How are companies, investors, and regulators responding to an increasingly warming planet and international agreements to limit future warming? 

The Financial Stability Board, comprised of finance ministers, central bank governors, and international financial institutions, has prepared global recommendations for climate-related financial disclosures, applicable to financial services and banking industries, as well as energy, transport, food and agriculture, and materials and building sectors. The FSB recognized that potential shocks and losses in value to the financial system due to climate change include precipitous shifts in energy use and the revaluation of carbon-intensive assets.

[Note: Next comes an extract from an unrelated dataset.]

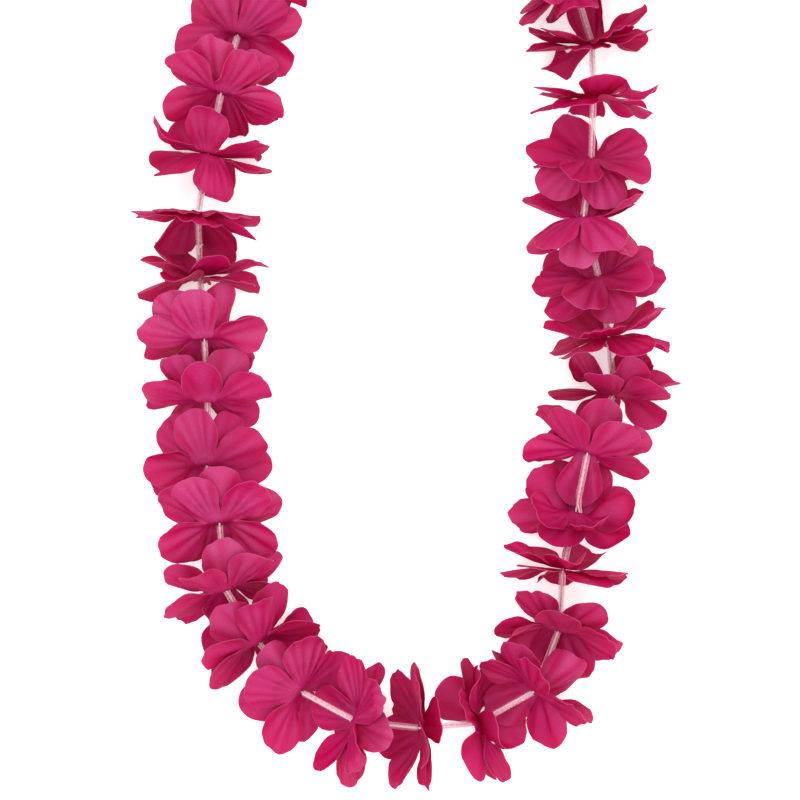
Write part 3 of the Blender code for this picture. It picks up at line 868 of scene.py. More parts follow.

If adopted by stock exchanges around the world, the recommendations for climate disclosures will change the way we think about and report risk, and will lower uncertainty for decision makers, especially investors, lenders, and the insurance industry.

The World Economic Forum’s annual Global Risks Report, drawing from the perspectives of hundreds of experts and global decision-makers, has consistently listed dangerous environmental change in its top 5 global risks every year since 2011. Climate change affects all industries and sectors--no single group or geography is immune. 

Along with growing investor awareness and activism, these developments from regulators and stakeholders indicate that a game-changing shift is underway.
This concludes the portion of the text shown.